Josef Stadler, group managing director and head of ultra high net worth at UBS Global Wealth Management, said such conditions provided "unprecedented opportunities for individuals not only to build businesses but also to change people's lives for the better."

Since the opening up of China in the 1990s, colleges began to expand the enrolment of women and offered courses such as international trade and marketing to meet economic needs. Analysts said that more Chinese women were also embarking on careers in sciences, technology, engineering and math.

Four other Asian female billionaires made the list in 2019. India's Kiran Mazumdar-Shaw, chair and managing director of biotech company Biocon, is ranked 11th and South Korea's Yoo Jung-hyun, auditor and wife of the founder of gaming company Nexon, is 28th. 

Vietnam's Nguyen Thi Phuong Thao, president and CEO of Vietjet, is ranked 41st while Singapore's retail and hospitality tycoon Christian Ong comes in at 55th.

Hurun named 2,470 billionaires globally, including those who had inherited their wealth.

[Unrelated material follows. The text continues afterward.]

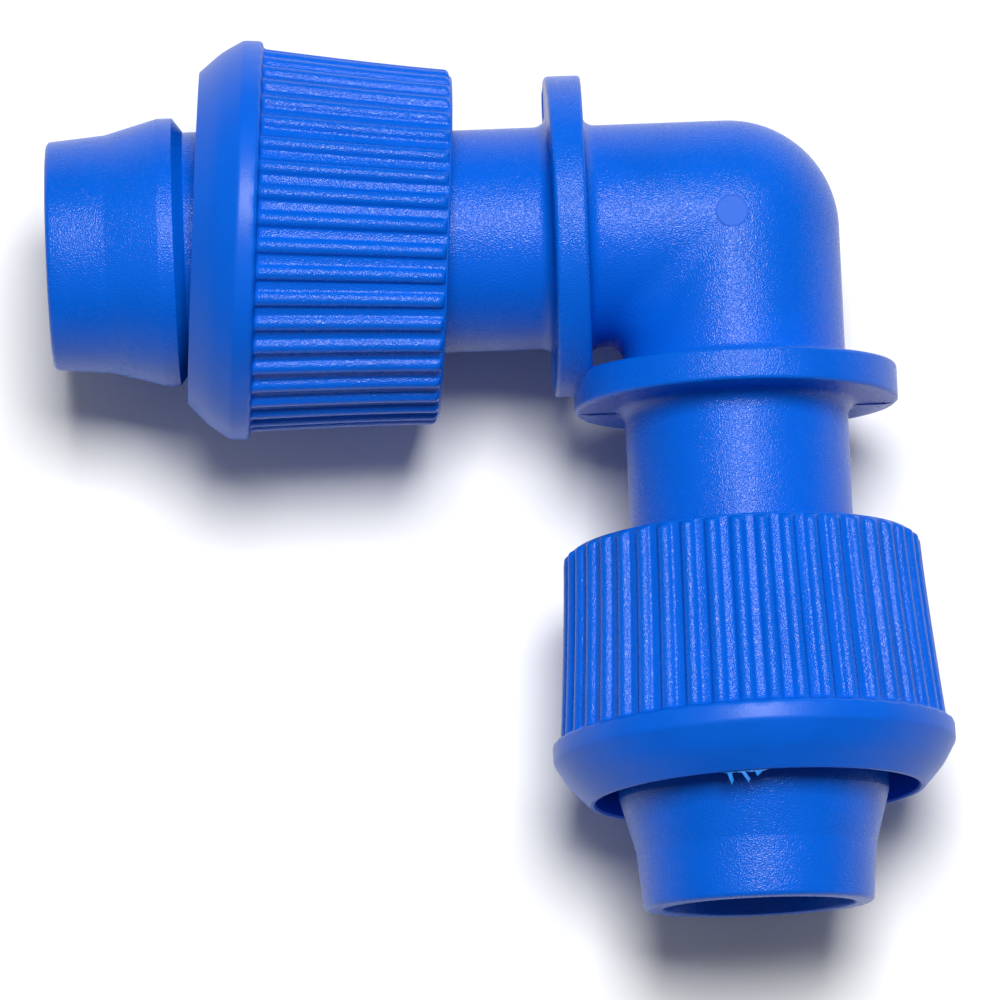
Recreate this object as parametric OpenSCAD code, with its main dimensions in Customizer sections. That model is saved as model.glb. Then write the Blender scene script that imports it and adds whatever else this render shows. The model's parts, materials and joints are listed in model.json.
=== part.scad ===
// Ring-nut elbow for polyethylene pipe: a quarter-bend body with two barbed ends,
// and a ribbed ring nut round each neck that clamps the pipe on its barb.
// Millimetres. The two port axes cross at the origin; one arm runs along -X and the
// other along -Y, and +Z is up when the elbow lies flat.

/* [Body tube] */
// Outside diameter of the bend and of the tube between flange and nut
tube_d = 23.6; // [22.6:0.1:24.4]
// Diameter of the water way
bore_d = 20; // [18:0.1:21]
// Distance from the crossing of the axes to the end face of a barb
arm_len = 72; // [70:0.1:76]
// Diameter of the neck that carries the thread and the barb
neck_d = 25.3; // [24.6:0.1:25.6]

/* [Flange] */
// Outside diameter of the flange disc
flange_d = 34.3; // [31:0.1:36]
// Distance from the crossing of the axes to the flange's inner face
flange_start = 15.4; // [15:0.1:17]
// Thickness of the flange disc
flange_w = 3.4; // [2.4:0.1:4]
// Radius of the fillet between the flange and the tube
flange_fillet = 1.6; // [0.8:0.1:2]
// Radius of the flange's rounded rim
flange_edge = 0.5; // [0.2:0.1:1]

/* [Barb] */
// Diameter of the barb at its end face
barb_tip_d = 24.2; // [23.8:0.1:24.6]
// Diameter where the lead-in ends and the flare begins
barb_lead_d = 25.3; // [24.8:0.1:25.6]
// Diameter of the sharp crest that seals in the pipe
barb_crest_d = 28.4; // [27.6:0.1:28.6]
// Length of the lead-in from the end face
barb_lead_len = 6.2; // [4:0.1:8]
// Length of the flare
barb_flare_len = 5.6; // [4:0.1:8]
// Length of the crest's cylindrical land
barb_land_len = 1.6; // [1:0.1:2]
// Length of the chamfer behind the crest
barb_back_len = 1.1; // [0.6:0.1:2]
// Rounding of the end face's outer edge
barb_tip_r = 0.6; // [0.2:0.1:0.6]

/* [Thread] */
// Distance from the crossing of the axes to the start of the male thread
thread_start = 35; // [34:0.5:37]
// Number of thread crests on the body
male_turns = 4; // [2:1:4]
// Distance between thread crests
thread_pitch = 4; // [3:0.5:4]
// Crest diameter of the male thread
male_crest_d = 29; // [27:0.1:29.2]
// Axial width of a thread crest
crest_w = 1.2; // [0.8:0.1:1.4]
// Radial play between the male and the female crests, which lets a loose nut lean
thread_gap = 0.8; // [0.7:0.05:1]
// Depth of the female thread
female_depth = 1; // [0.6:0.1:1.2]
// Number of thread grooves in the nut
female_turns = 3; // [1:1:3]

/* [Ring nut] */
// Overall length of the nut
nut_len = 26.7; // [26:0.1:28]
// Length of the ribbed barrel
barrel_len = 20; // [19:0.1:21]
// Diameter across the rib crests at the rear end
barrel_rear_d = 37.7; // [37.4:0.1:38.4]
// Diameter across the rib crests where they meet the collar
barrel_front_d = 40.7; // [39:0.1:41.4]
// Height of the ribs above the grooves between them
rib_h = 0.6; // [0.3:0.1:0.9]
// Number of ribs round the nut
rib_count = 44; // [24:2:60]
// Share of the pitch that a rib takes up
rib_share = 0.65; // [0.4:0.05:0.8]
// Largest diameter of the collar
collar_d = 42.3; // [41.6:0.1:44]
// Length of the collar's cylindrical crest band
collar_band = 2.1; // [1:0.1:3]
// Outside diameter of the thin lip at the mouth
lip_d = 35.2; // [34.8:0.1:36]
// Inside diameter of the mouth, where the pipe goes in
mouth_d = 33.6; // [32.6:0.1:34]
// Distance from the mouth to the clamping cone
mouth_depth = 5.5; // [4:0.1:6]
// Length of the clamping cone
clamp_len = 6; // [4:0.5:7]

/* [Nut positions] */
// Distance from the crossing of the axes to the left nut's rear face
left_nut_at = 30.1; // [20.5:0.1:37]
// Distance from the crossing of the axes to the lower nut's rear face
lower_nut_at = 33.8; // [20.5:0.1:37]
// How far the loose left nut leans in the plane of the arms, in degrees
left_lean_in = 4; // [0:0.5:4]
// How far the left nut leans up out of that plane, in degrees
left_lean_up = 1.5; // [0:0.5:2]
// How far the loose lower nut leans in the plane of the arms, in degrees
lower_lean_in = 1; // [0:0.5:3]
// How far the lower nut leans up out of that plane, in degrees
lower_lean_up = 3; // [0:0.5:3]

/* [Hidden] */
$fn = 96;

tube_r = tube_d / 2;
bore_r = bore_d / 2;
neck_r = neck_d / 2;
neck_start = thread_start - 1.5;
crest_end = arm_len - barb_lead_len - barb_flare_len;
land_start = crest_end - barb_land_len;
back_start = land_start - barb_back_len;
female_crest_r = male_crest_d / 2 + thread_gap;
inside_r = female_crest_r - 1;
clamp_start = nut_len - mouth_depth - clamp_len;
first_groove = 1.7;
lean_pivot = 8;
overlap = 0.5;
past_end = 1;
neck_ramp = 0.6;
flank_slope = 0.35;
barrel_flare = 1.25;
barrel_steps = [0, 0.35 * barrel_len, 0.7 * barrel_len, barrel_len];
cone_bulge = 0.4;
nut_edge = 0.4;
body_blue = [0.08, 0.2, 0.72];
nut_blue = [0.06, 0.17, 0.68];

// A ring about the arm axis from an outline of [radius, distance along the arm].
module turned(outline) {
    rotate_extrude() polygon(outline);
}

// Everything along one arm, drawn up +Z from the crossing of the axes.
module arm_skin() {
    cylinder(r = tube_r, h = neck_start);
    translate([0, 0, neck_start - neck_ramp])
        cylinder(r1 = tube_r, r2 = neck_r, h = neck_ramp);
    translate([0, 0, neck_start])
        cylinder(r = neck_r, h = back_start - neck_start);
    flange();
    male_thread();
    barb();
}

// Disc flange with a rounded rim and a fillet on both sides.
module flange() {
    rim = flange_d / 2;
    fillet_end = tube_r + flange_fillet;
    low = flange_start;
    high = flange_start + flange_w;
    root = tube_r - overlap;
    rotate_extrude() difference() {
        union() {
            translate([root, low]) square([rim - flange_edge - root, flange_w]);
            translate([root, low + flange_edge]) square([rim - root, flange_w - 2 * flange_edge]);
            for (z = [low + flange_edge, high - flange_edge])
                translate([rim - flange_edge, z]) circle(r = flange_edge);
            translate([root, low - flange_fillet])
                square([fillet_end - root, flange_w + 2 * flange_fillet]);
        }
        for (z = [low - flange_fillet, high + flange_fillet])
            translate([fillet_end, z]) circle(r = flange_fillet);
    }
}

// Thread crests, simplified to rings that the nut's own crests clear with play all round.
module male_thread() {
    foot = crest_w / 2 + (male_crest_d / 2 - neck_r) * flank_slope;
    for (i = [0:male_turns - 1]) {
        mid = thread_start + foot + i * thread_pitch;
        turned([
            [neck_r - overlap, mid - foot],
            [neck_r, mid - foot],
            [male_crest_d / 2, mid - crest_w / 2],
            [male_crest_d / 2, mid + crest_w / 2],
            [neck_r, mid + foot],
            [neck_r - overlap, mid + foot]
        ]);
    }
}

// Barb: chamfer, sharp land, flare and tapered lead-in with a rounded end.
module barb() {
    tip_r = barb_tip_d / 2;
    turned([
        [0, back_start],
        [neck_r, back_start],
        [barb_crest_d / 2, land_start],
        [barb_crest_d / 2, crest_end],
        [barb_lead_d / 2, crest_end + barb_flare_len],
        [tip_r, arm_len - barb_tip_r],
        [tip_r - barb_tip_r, arm_len],
        [0, arm_len]
    ]);
}

// Quarter of a ball that joins two crossing tubes of the same radius.
module corner(radius) {
    rotate_extrude(angle = 90) intersection() {
        circle(r = radius);
        translate([0, -radius]) square([radius, 2 * radius]);
    }
}

module left_arm() {
    rotate([0, -90, 0]) children();
}

module lower_arm() {
    rotate([90, 0, 0]) children();
}

module elbow_body() color(body_blue) difference() {
    union() {
        left_arm() arm_skin();
        lower_arm() arm_skin();
        corner(tube_r);
    }
    left_arm() cylinder(r = bore_r, h = arm_len + past_end);
    lower_arm() cylinder(r = bore_r, h = arm_len + past_end);
    corner(bore_r);
}

// Radius of the rib crests at a distance along the barrel: it flares towards the collar.
function crest_r(s) = barrel_rear_d / 2
    + (barrel_front_d - barrel_rear_d) / 2 * pow(s / barrel_len, barrel_flare);

// Outer skin of the nut's barrel and collar, without ribs.
module nut_skin() {
    collar_r = collar_d / 2;
    cone_start = barrel_len + collar_band;
    turned(concat(
        [[inside_r, 0], [crest_r(0) - rib_h - nut_edge, 0]],
        [for (s = barrel_steps) [crest_r(s) - rib_h, max(s, nut_edge)]],
        [
            [collar_r - nut_edge, barrel_len],
            [collar_r, barrel_len + nut_edge],
            [collar_r, cone_start],
            [(collar_r + lip_d / 2) / 2 + cone_bulge, (cone_start + nut_len) / 2],
            [lip_d / 2, nut_len - nut_edge],
            [lip_d / 2 - nut_edge, nut_len],
            [inside_r, nut_len]
        ]
    ));
}

// One grip rib, as a sector of a turned ring.
module rib() {
    arc = 360 / rib_count * rib_share;
    crest = [for (s = barrel_steps) [crest_r(s), s == 0 ? 2 * nut_edge : s]];
    root = [for (s = barrel_steps) [crest_r(s) - rib_h - overlap, s == 0 ? nut_edge : s]];
    rotate([0, 0, -arc / 2]) rotate_extrude(angle = arc)
        polygon(concat([[crest_r(0) - nut_edge, nut_edge]], crest,
            [for (i = [len(root) - 1:-1:0]) root[i]]));
}

// Space inside the nut: thread grooves, clamping cone and mouth.
module nut_bore() {
    translate([0, 0, -past_end]) cylinder(r = female_crest_r, h = nut_len + 2 * past_end);
    slope = female_depth * flank_slope;
    for (i = [0:female_turns - 1]) {
        low = first_groove + i * thread_pitch;
        high = low + thread_pitch - crest_w;
        turned([
            [inside_r, low],
            [female_crest_r, low],
            [female_crest_r + female_depth, low + slope],
            [female_crest_r + female_depth, high - slope],
            [female_crest_r, high],
            [inside_r, high]
        ]);
    }
    turned([
        [inside_r, clamp_start],
        [female_crest_r, clamp_start],
        [mouth_d / 2, clamp_start + clamp_len],
        [mouth_d / 2, nut_len + past_end],
        [inside_r, nut_len + past_end]
    ]);
}

module ring_nut() color(nut_blue) difference() {
    union() {
        nut_skin();
        for (i = [0:rib_count - 1])
            rotate([0, 0, (i + 0.5) * 360 / rib_count]) rib();
    }
    nut_bore();
}

// Turns a nut about a point on its axis near the middle of its thread.
module leaning(angles) {
    translate([0, 0, lean_pivot]) rotate(angles) translate([0, 0, -lean_pivot]) children();
}

module ring_nut_left() left_arm() translate([0, 0, left_nut_at])
    leaning([-left_lean_in, left_lean_up, 0]) ring_nut();

module ring_nut_lower() lower_arm() translate([0, 0, lower_nut_at])
    leaning([-lower_lean_up, lower_lean_in, 0]) ring_nut();

elbow_body();
ring_nut_left();
ring_nut_lower();
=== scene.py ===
import json
import math

import bmesh
import bpy
import numpy as np
from mathutils import Euler, Matrix, Vector


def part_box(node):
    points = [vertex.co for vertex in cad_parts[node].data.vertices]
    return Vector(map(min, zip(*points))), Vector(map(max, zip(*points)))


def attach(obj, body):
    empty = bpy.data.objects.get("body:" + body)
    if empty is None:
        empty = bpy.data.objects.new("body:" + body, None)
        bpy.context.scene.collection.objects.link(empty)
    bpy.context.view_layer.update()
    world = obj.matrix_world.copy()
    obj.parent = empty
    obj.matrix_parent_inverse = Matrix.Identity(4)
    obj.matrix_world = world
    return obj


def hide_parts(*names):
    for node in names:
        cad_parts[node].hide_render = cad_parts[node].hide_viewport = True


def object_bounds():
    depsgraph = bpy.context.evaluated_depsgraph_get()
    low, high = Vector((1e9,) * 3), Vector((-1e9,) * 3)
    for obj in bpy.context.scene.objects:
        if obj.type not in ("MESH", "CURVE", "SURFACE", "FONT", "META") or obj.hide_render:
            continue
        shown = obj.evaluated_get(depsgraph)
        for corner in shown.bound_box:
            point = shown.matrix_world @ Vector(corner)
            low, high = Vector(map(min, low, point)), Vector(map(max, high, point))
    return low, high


# Ring-nut elbow for polyethylene pipe: the moulded elbow and its two ring nuts, as clean meshes
# with moulded-plastic materials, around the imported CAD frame. Metres; the axes of the two arms
# cross at the origin, one arm runs along -X and the other along -Y, and +Z is up.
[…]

Of this total, just 15.5% were female. 

A UBS and PwC Billionaire report released Thursday also showed a similar trend. There were 62 female billionaires in the Asia-Pacific region in 2018, up from just 2 in 2005.

UBS said that entrepreneurs made the majority of their female Asian clients. These clients are becoming more focused on sustainable investments. UBS noted that by 2021, female investors could be set to invest $2.3 trillion to improve global social welfare.